- [TASK STATEMENT] Give back the entire listing verbatim.

- [DATASET EXCERPT]
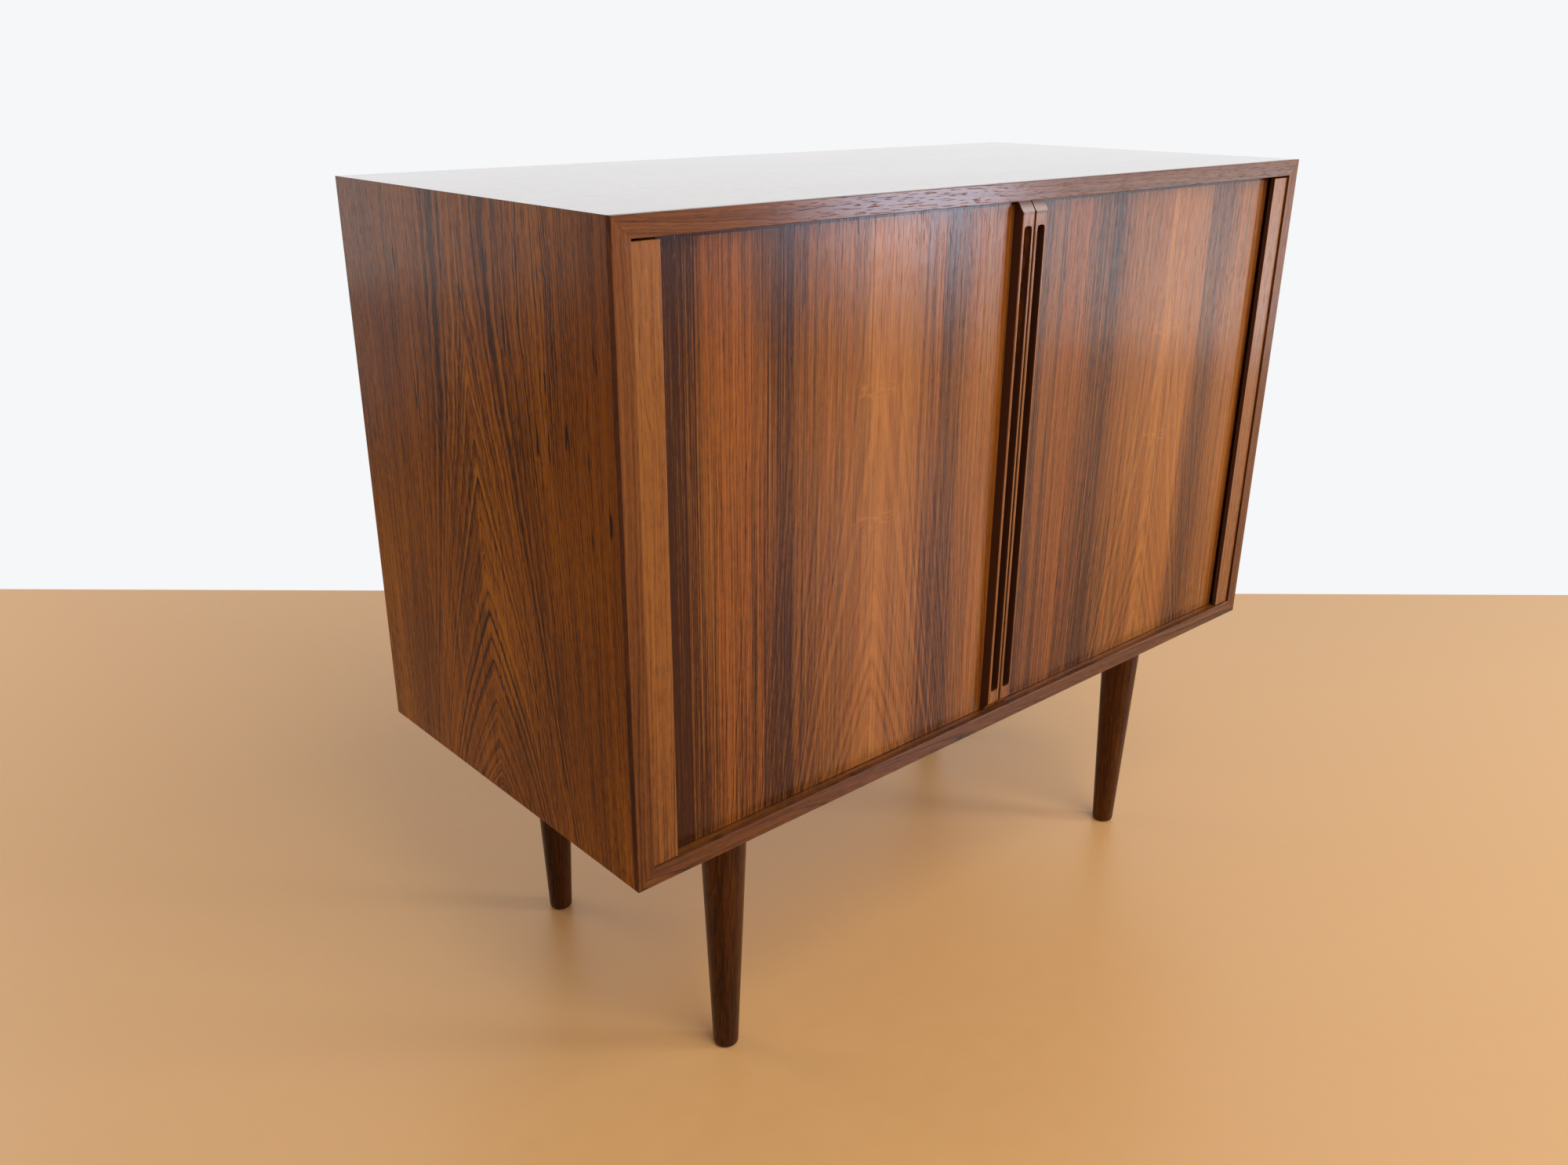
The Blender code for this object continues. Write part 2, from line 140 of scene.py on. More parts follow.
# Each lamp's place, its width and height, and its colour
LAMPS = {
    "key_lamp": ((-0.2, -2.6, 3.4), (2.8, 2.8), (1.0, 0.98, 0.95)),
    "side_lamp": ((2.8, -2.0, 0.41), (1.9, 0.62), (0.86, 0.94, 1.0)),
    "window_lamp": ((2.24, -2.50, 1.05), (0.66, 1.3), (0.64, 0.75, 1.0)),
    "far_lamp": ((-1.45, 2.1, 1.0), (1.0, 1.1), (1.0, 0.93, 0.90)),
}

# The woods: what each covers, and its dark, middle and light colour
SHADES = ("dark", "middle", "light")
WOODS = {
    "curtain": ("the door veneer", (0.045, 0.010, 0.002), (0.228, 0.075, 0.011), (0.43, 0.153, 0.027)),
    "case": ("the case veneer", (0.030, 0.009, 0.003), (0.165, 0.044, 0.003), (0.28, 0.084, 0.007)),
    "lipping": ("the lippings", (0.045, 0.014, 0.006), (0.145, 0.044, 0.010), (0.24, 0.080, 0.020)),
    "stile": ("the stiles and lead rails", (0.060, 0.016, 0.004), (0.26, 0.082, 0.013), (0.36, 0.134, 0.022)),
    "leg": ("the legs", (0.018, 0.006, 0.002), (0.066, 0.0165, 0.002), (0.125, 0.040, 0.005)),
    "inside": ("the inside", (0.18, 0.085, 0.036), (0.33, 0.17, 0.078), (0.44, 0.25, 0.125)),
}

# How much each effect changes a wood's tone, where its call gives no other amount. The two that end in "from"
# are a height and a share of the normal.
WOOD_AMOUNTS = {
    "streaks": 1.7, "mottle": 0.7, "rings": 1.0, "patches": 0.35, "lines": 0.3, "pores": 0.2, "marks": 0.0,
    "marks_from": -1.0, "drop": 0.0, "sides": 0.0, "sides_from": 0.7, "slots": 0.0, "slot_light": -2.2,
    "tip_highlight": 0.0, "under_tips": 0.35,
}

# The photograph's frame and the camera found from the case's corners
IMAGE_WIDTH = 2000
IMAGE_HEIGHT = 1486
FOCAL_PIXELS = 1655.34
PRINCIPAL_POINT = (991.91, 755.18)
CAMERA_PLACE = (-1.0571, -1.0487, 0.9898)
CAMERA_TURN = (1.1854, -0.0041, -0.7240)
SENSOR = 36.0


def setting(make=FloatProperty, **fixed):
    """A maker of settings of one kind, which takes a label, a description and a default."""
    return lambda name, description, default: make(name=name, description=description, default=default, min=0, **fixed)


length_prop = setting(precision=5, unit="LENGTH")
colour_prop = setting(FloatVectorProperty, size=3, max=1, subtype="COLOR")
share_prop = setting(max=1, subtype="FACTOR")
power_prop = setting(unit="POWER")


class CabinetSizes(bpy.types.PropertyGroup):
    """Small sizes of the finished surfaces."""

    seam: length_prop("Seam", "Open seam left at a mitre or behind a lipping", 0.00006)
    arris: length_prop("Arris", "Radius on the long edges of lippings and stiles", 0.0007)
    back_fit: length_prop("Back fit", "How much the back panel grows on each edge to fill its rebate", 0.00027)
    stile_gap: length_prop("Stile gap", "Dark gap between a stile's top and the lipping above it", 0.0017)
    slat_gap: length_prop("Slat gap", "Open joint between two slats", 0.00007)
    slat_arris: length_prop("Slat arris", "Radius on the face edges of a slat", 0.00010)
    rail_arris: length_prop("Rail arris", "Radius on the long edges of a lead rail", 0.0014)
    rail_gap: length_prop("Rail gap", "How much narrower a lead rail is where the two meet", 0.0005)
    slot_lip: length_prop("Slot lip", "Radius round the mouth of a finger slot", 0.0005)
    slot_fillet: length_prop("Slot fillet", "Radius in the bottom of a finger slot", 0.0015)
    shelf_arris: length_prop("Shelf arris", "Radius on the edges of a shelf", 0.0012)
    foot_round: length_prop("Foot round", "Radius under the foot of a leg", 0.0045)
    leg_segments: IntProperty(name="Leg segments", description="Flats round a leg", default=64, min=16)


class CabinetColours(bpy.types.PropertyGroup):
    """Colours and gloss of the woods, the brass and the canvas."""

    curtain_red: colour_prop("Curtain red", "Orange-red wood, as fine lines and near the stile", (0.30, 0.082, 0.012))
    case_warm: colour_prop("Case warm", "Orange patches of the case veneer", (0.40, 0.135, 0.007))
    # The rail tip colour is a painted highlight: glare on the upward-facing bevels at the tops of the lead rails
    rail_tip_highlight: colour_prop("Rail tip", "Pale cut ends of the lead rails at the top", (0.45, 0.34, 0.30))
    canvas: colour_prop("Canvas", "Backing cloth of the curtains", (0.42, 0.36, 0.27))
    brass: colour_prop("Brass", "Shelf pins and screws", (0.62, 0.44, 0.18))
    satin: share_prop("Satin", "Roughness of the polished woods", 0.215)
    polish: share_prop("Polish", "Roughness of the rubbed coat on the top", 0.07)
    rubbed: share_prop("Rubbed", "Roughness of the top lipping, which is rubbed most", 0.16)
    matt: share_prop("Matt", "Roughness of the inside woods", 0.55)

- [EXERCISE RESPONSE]
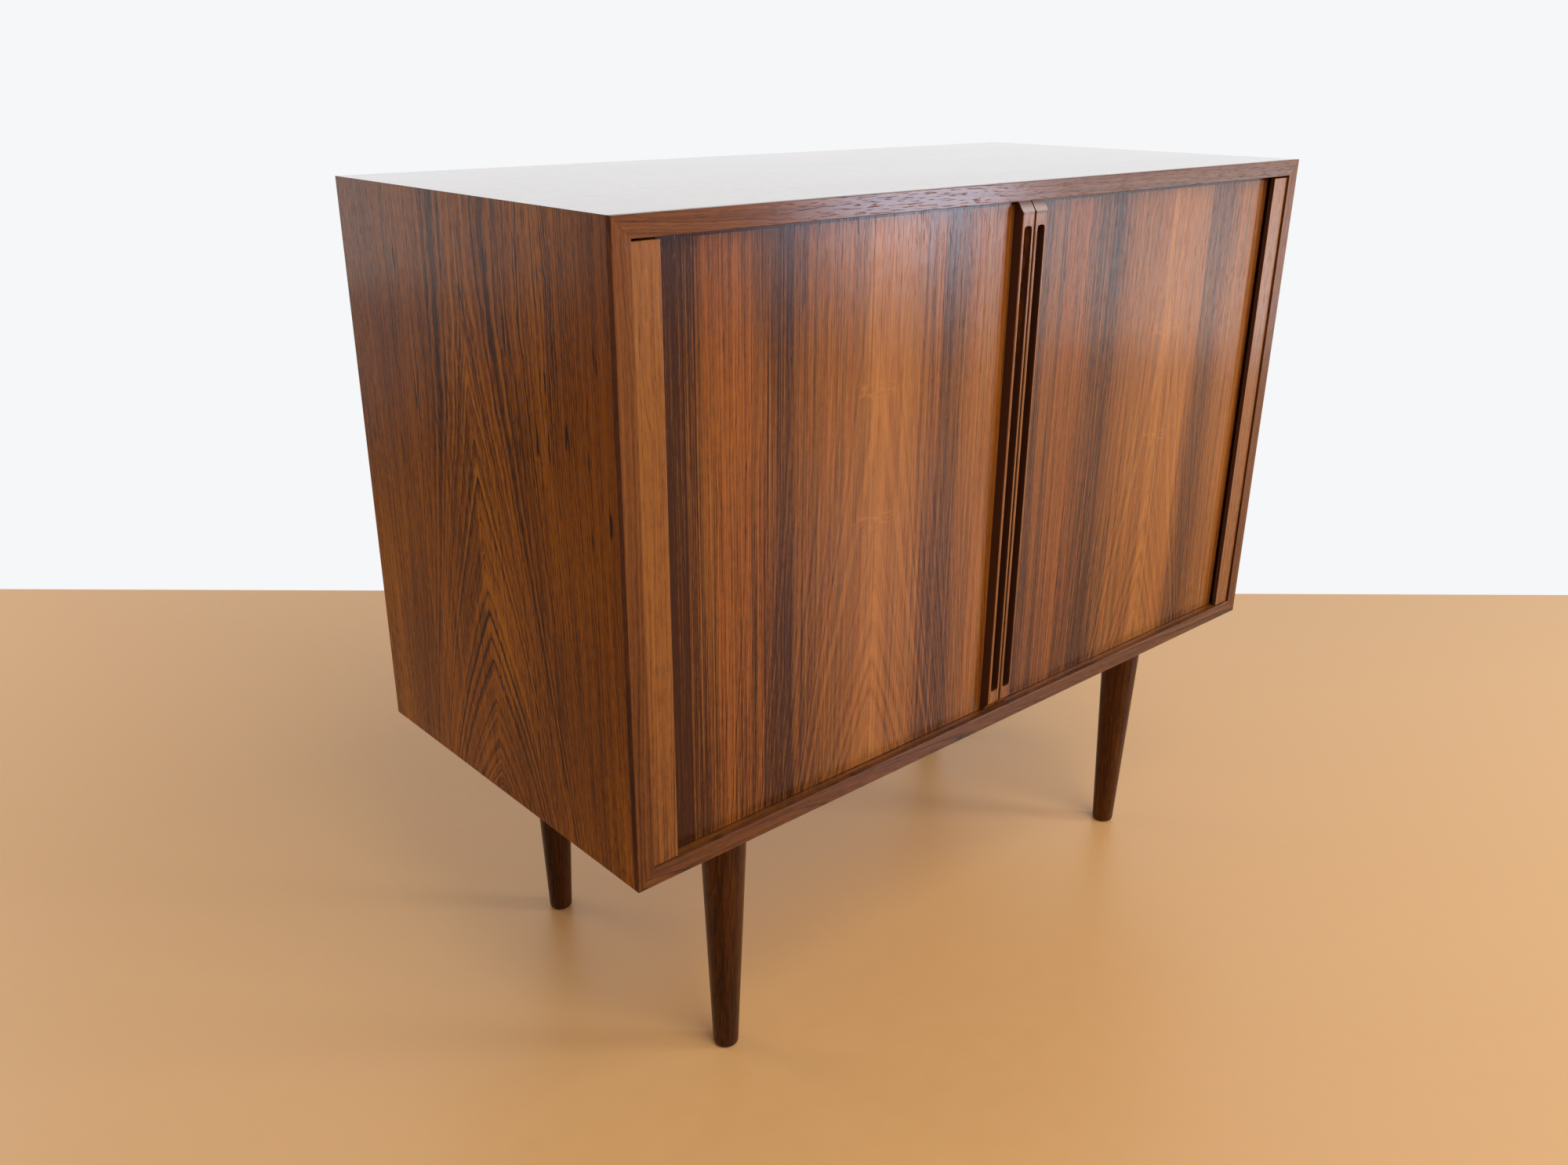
The Blender code for this object continues. Write part 2, from line 140 of scene.py on. More parts follow.
# Each lamp's place, its width and height, and its colour
LAMPS = {
    "key_lamp": ((-0.2, -2.6, 3.4), (2.8, 2.8), (1.0, 0.98, 0.95)),
    "side_lamp": ((2.8, -2.0, 0.41), (1.9, 0.62), (0.86, 0.94, 1.0)),
    "window_lamp": ((2.24, -2.50, 1.05), (0.66, 1.3), (0.64, 0.75, 1.0)),
    "far_lamp": ((-1.45, 2.1, 1.0), (1.0, 1.1), (1.0, 0.93, 0.90)),
}

# The woods: what each covers, and its dark, middle and light colour
SHADES = ("dark", "middle", "light")
WOODS = {
    "curtain": ("the door veneer", (0.045, 0.010, 0.002), (0.228, 0.075, 0.011), (0.43, 0.153, 0.027)),
    "case": ("the case veneer", (0.030, 0.009, 0.003), (0.165, 0.044, 0.003), (0.28, 0.084, 0.007)),
    "lipping": ("the lippings", (0.045, 0.014, 0.006), (0.145, 0.044, 0.010), (0.24, 0.080, 0.020)),
    "stile": ("the stiles and lead rails", (0.060, 0.016, 0.004), (0.26, 0.082, 0.013), (0.36, 0.134, 0.022)),
    "leg": ("the legs", (0.018, 0.006, 0.002), (0.066, 0.0165, 0.002), (0.125, 0.040, 0.005)),
    "inside": ("the inside", (0.18, 0.085, 0.036), (0.33, 0.17, 0.078), (0.44, 0.25, 0.125)),
}

# How much each effect changes a wood's tone, where its call gives no other amount. The two that end in "from"
# are a height and a share of the normal.
WOOD_AMOUNTS = {
    "streaks": 1.7, "mottle": 0.7, "rings": 1.0, "patches": 0.35, "lines": 0.3, "pores": 0.2, "marks": 0.0,
    "marks_from": -1.0, "drop": 0.0, "sides": 0.0, "sides_from": 0.7, "slots": 0.0, "slot_light": -2.2,
    "tip_highlight": 0.0, "under_tips": 0.35,
}

# The photograph's frame and the camera found from the case's corners
IMAGE_WIDTH = 2000
IMAGE_HEIGHT = 1486
FOCAL_PIXELS = 1655.34
PRINCIPAL_POINT = (991.91, 755.18)
CAMERA_PLACE = (-1.0571, -1.0487, 0.9898)
CAMERA_TURN = (1.1854, -0.0041, -0.7240)
SENSOR = 36.0


def setting(make=FloatProperty, **fixed):
    """A maker of settings of one kind, which takes a label, a description and a default."""
    return lambda name, description, default: make(name=name, description=description, default=default, min=0, **fixed)


length_prop = setting(precision=5, unit="LENGTH")
colour_prop = setting(FloatVectorProperty, size=3, max=1, subtype="COLOR")
share_prop = setting(max=1, subtype="FACTOR")
power_prop = setting(unit="POWER")


class CabinetSizes(bpy.types.PropertyGroup):
    """Small sizes of the finished surfaces."""

    seam: length_prop("Seam", "Open seam left at a mitre or behind a lipping", 0.00006)
    arris: length_prop("Arris", "Radius on the long edges of lippings and stiles", 0.0007)
    back_fit: length_prop("Back fit", "How much the back panel grows on each edge to fill its rebate", 0.00027)
    stile_gap: length_prop("Stile gap", "Dark gap between a stile's top and the lipping above it", 0.0017)
    slat_gap: length_prop("Slat gap", "Open joint between two slats", 0.00007)
    slat_arris: length_prop("Slat arris", "Radius on the face edges of a slat", 0.00010)
    rail_arris: length_prop("Rail arris", "Radius on the long edges of a lead rail", 0.0014)
    rail_gap: length_prop("Rail gap", "How much narrower a lead rail is where the two meet", 0.0005)
    slot_lip: length_prop("Slot lip", "Radius round the mouth of a finger slot", 0.0005)
    slot_fillet: length_prop("Slot fillet", "Radius in the bottom of a finger slot", 0.0015)
    shelf_arris: length_prop("Shelf arris", "Radius on the edges of a shelf", 0.0012)
    foot_round: length_prop("Foot round", "Radius under the foot of a leg", 0.0045)
    leg_segments: IntProperty(name="Leg segments", description="Flats round a leg", default=64, min=16)


class CabinetColours(bpy.types.PropertyGroup):
    """Colours and gloss of the woods, the brass and the canvas."""

    curtain_red: colour_prop("Curtain red", "Orange-red wood, as fine lines and near the stile", (0.30, 0.082, 0.012))
    case_warm: colour_prop("Case warm", "Orange patches of the case veneer", (0.40, 0.135, 0.007))
    # The rail tip colour is a painted highlight: glare on the upward-facing bevels at the tops of the lead rails
    rail_tip_highlight: colour_prop("Rail tip", "Pale cut ends of the lead rails at the top", (0.45, 0.34, 0.30))
    canvas: colour_prop("Canvas", "Backing cloth of the curtains", (0.42, 0.36, 0.27))
    brass: colour_prop("Brass", "Shelf pins and screws", (0.62, 0.44, 0.18))
    satin: share_prop("Satin", "Roughness of the polished woods", 0.215)
    polish: share_prop("Polish", "Roughness of the rubbed coat on the top", 0.07)
    rubbed: share_prop("Rubbed", "Roughness of the top lipping, which is rubbed most", 0.16)
    matt: share_prop("Matt", "Roughness of the inside woods", 0.55)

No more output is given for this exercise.